Zeitschriftenausgabe (-> Ref.Nr):
Zeitschrift/Zeitung:
International Journal of Sustainability in Higher Education
Z-Jahrgang:
4
Z-Heftnummer/-bez.:
1
Erscheinungsjahr:
Seite (von-bis):
9-16
Kurzinfo:
Curriculum models′ features represent a strategic device to create a balance between academic education and the market demand of environmental labour. This article gives an overview of the experience of the Faculty of Environmental Science at the University of Milano-Bicocca. Considering the employment status of the first graduates of the faculty inferred from a recent direct poll, we suggest some remarks about the relationships between demand and supply in a typical European labour market scenario.

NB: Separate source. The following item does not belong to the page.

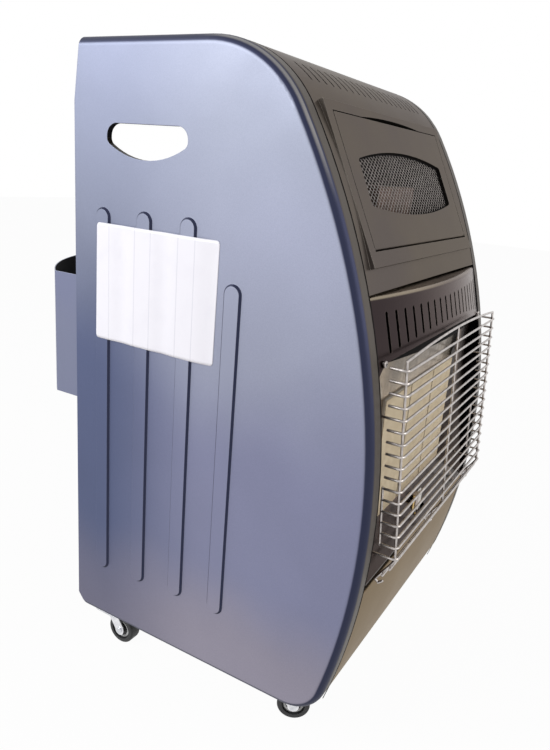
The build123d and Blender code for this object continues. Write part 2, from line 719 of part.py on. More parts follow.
def hood_slot(x):
    """One upright slot; its lower end lies on a shallow arc."""
    low = HOOD_SLOT_LOW_Z - (HOOD_SLOT_RADIUS - math.sqrt(HOOD_SLOT_RADIUS**2 - x**2))
    length = HOOD_SLOT_TOP_Z - low
    middle = Plane(origin=(x, hood_front_y(x, low), low + length / 2), x_dir=(0, 0, 1), z_dir=(0, 1, 0))
    return extrude(middle * SlotOverall(length, HOOD_SLOT_WIDTH), RETURN, both=True)


def screw_at(x, z, y, shank):
    """Pan-head screw that enters a front panel along +Y."""
    head = rod(SCREW_HEAD_RADIUS, (x, y - SCREW_HEAD_HEIGHT, z), (x, y, z))
    head = fillet(head.edges().sort_by(Axis.Y)[0], SCREW_HEAD_HEIGHT / 2)
    return head + rod(SCREW_HEAD_RADIUS / 2, (x, y, z), (x, y + shank, z))


def reflector_hood():
    """Bowed visor with a flat top, end walls, an arched lower edge and upright slots."""
    hood = hood_block(0.0, HOOD_TOP_Z) - hood_block(SHEET, HOOD_TOP_Z - SHEET)
    hood -= arch_cutter()
    first = -HOOD_SLOT_PITCH * (HOOD_SLOT_COUNT - 1) / 2
    for index in range(HOOD_SLOT_COUNT):
        hood -= hood_slot(first + HOOD_SLOT_PITCH * index)
    for side in (-1, 1):
        x = side * HOOD_SCREW_X
        y = hood_front_y(x, HOOD_SCREW_Z)
        radius = SCREW_HEAD_RADIUS / 2 + FIT_GAP
        hood -= rod(radius, (x, y - RETURN, HOOD_SCREW_Z), (x, y + RETURN, HOOD_SCREW_Z))
    return hood


def hood_screws():
    """Two bright screws near the visor's lower corners."""
    screws = []
    for side in (-1, 1):
        x = side * HOOD_SCREW_X
        y = hood_front_y(x, HOOD_SCREW_Z) - FIT_GAP
        screws.append(screw_at(x, HOOD_SCREW_Z, y - SCREW_HEAD_RADIUS / 3, 4 * SHEET))
    return screws


# ---- Lower front panel ----


def lower_front_panel():
    """Sheet below the burners: it follows the bulge and wraps under the cabinet."""
    zone = block(-HALF, HALF, -2 * HALF, TRAY_FRONT_Y - FIT_GAP, 0, LOWER_TOP_Z)
    panel = (skin() + panel_returns()) & zone
    lip_y = belly_y(LOWER_TOP_Z)
    lip = block(-PANEL_HALF, PANEL_HALF, lip_y, lip_y + LOWER_LIP, LOWER_TOP_Z - SHEET, LOWER_TOP_Z)
    panel += lip
    edges = panel.edges().filter_by(Axis.X).filter_by(
        lambda edge: edge.length > PANEL_HALF
        and abs(edge.center().Z - LOWER_TOP_Z) < 0.01
        and edge.center().Y < lip_y + 0.01
    )
    return fillet(edges, LOWER_LIP_ROUND / 3)


# ---- Burners ----


def burner_x(index):
    """X of a burner: index -1, 0 or 1."""
    return index * BURNER_PITCH


def venturi_y():
    return PLAQUE_FACE_Y + VENTURI_BACK


def burner_body(index):
    """Pressed box that holds the plaque at its front, with the mixing tube below it."""
    x = burner_x(index)
    half = (BURNER_PITCH - BURNER_GAP) / 2
    front = PLAQUE_FACE_Y + BURNER_WALL
    back = PLAQUE_FACE_Y + BURNER_DEPTH
    wall = BURNER_WALL
    body = block(x - half, x + half, front, back, BURNER_LOW_Z, BURNER_HIGH_Z)
    body -= block(
        x - half + wall,
        x + half - wall,
        front - wall,
        back - wall,
        BURNER_LOW_Z + wall,
        BURNER_HIGH_Z - wall,
    )
    body += post(VENTURI_RADIUS, x, venturi_y(), VENTURI_LOW_Z, BURNER_LOW_Z + wall)
    body -= post(VENTURI_RADIUS - wall, x, venturi_y(), VENTURI_LOW_Z, BURNER_LOW_Z + 2 * wall)
    return body


def ceramic_plaque(index):
    """Fired ceramic slab with fine holes, here as a plain slab with its margin step."""
    x = burner_x(index)
    half = (BURNER_PITCH - BURNER_GAP) / 2 - BURNER_WALL - PLAQUE_GAP
    back = PLAQUE_FACE_Y + PLAQUE_THICKNESS
    low = BURNER_LOW_Z + BURNER_WALL + PLAQUE_GAP
    high = BURNER_HIGH_Z - BURNER_WALL - PLAQUE_GAP
    return block(x - half, x + half, PLAQUE_FACE_Y, back, low, high)


def burner_rail_top():
    """Angle across the cabinet, over the burner bodies."""
    front = REFLECTOR_BACK_Y + 2 * SHEET
    back = front + RAIL_DEPTH
    low = BURNER_HIGH_Z + PLAQUE_GAP
    half = INNER_HALF - SEAM_GAP
    rail = block(-half, half, front, back, low, low + RAIL_SHEET)
    rail += block(-half, half, back - RAIL_SHEET, back, low, low + RAIL_FLANGE)
    return rail


def burner_rail_bottom():
    """Angle across the cabinet, under the burner bodies, with saddles for the gas manifold."""
    front = REFLECTOR_BACK_Y + 2 * SHEET
    back = front + RAIL_DEPTH
    high = BURNER_LOW_Z - PLAQUE_GAP
    half = INNER_HALF - SEAM_GAP
    low = MANIFOLD_Z - 2 * MANIFOLD_RADIUS
    rail = block(-half, half, front, back, high - RAIL_SHEET, high)
    rail += block(-half, half, back - RAIL_SHEET, back, low, high)
    for side in (-1, 1):
        rail += block(
            side * SADDLE_X - SADDLE_WIDTH / 2,
            side * SADDLE_X + SADDLE_WIDTH / 2,
            venturi_y(),
            back - RAIL_SHEET,
            MANIFOLD_Z - MANIFOLD_RADIUS - 2 * SHEET,
            MANIFOLD_Z + MANIFOLD_RADIUS + 2 * SHEET,
        )
    rail -= rod(
        MANIFOLD_RADIUS + RUNNING_GAP,
        (-2 * SADDLE_X, venturi_y(), MANIFOLD_Z),
        (2 * SADDLE_X, venturi_y(), MANIFOLD_Z),
    )
    for index in (-1, 0, 1):
        rail -= post(VENTURI_RADIUS + SHEET, burner_x(index), venturi_y(), low, high + SHEET)
    pass_radius = MAIN_PIPE_RADIUS + SHEET
    rail -= rod(pass_radius, (MAIN_DROP_X, venturi_y(), MANIFOLD_Z), (MAIN_DROP_X, SHIELD_Y, MANIFOLD_Z))
    return rail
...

Education models used in Milan are reviewed on the basis of such surveys. It follows a discussion on the ongoing reform of the education curricula and on its possible repercussions on the graduates′ employment condition. Environmental dynamics are complex and need to be approached with a multidisciplinary perspective for a complete understanding. According to this premise, one of the main challenges for upper-level education programs is to provide students with an educational foundation that enables them to deal effectively with all environmental dimensions. So far in Milan's experience, although educational planning has been explicitly multidisciplinary, the lack of effort to harmonise different disciplines has been hindering, to some extent, the major purposes and benefits of such an approach. What we argue here is that a stronger role of the socio-economic disciplines within environmental science education might act as the attuning element still missing. Yet, the private and public dimensions of environmental problems as well as the number of social actors involved, calls for professional graduates able to synthesise and balance existing trade-offs. In the northern Italy scenario of the environmental labour market, the weak management skills of young graduates can be reasonably pointed out as one of the main drawbacks of their ongoing controversial employment status. Towards the aim of ″designing″ an attractive professional figure for the vivacious environmental market, the academic world cannot neglect providing students with cognitive tools for both analysing and harmonising all the relevant factors involved in approaching environmental problems.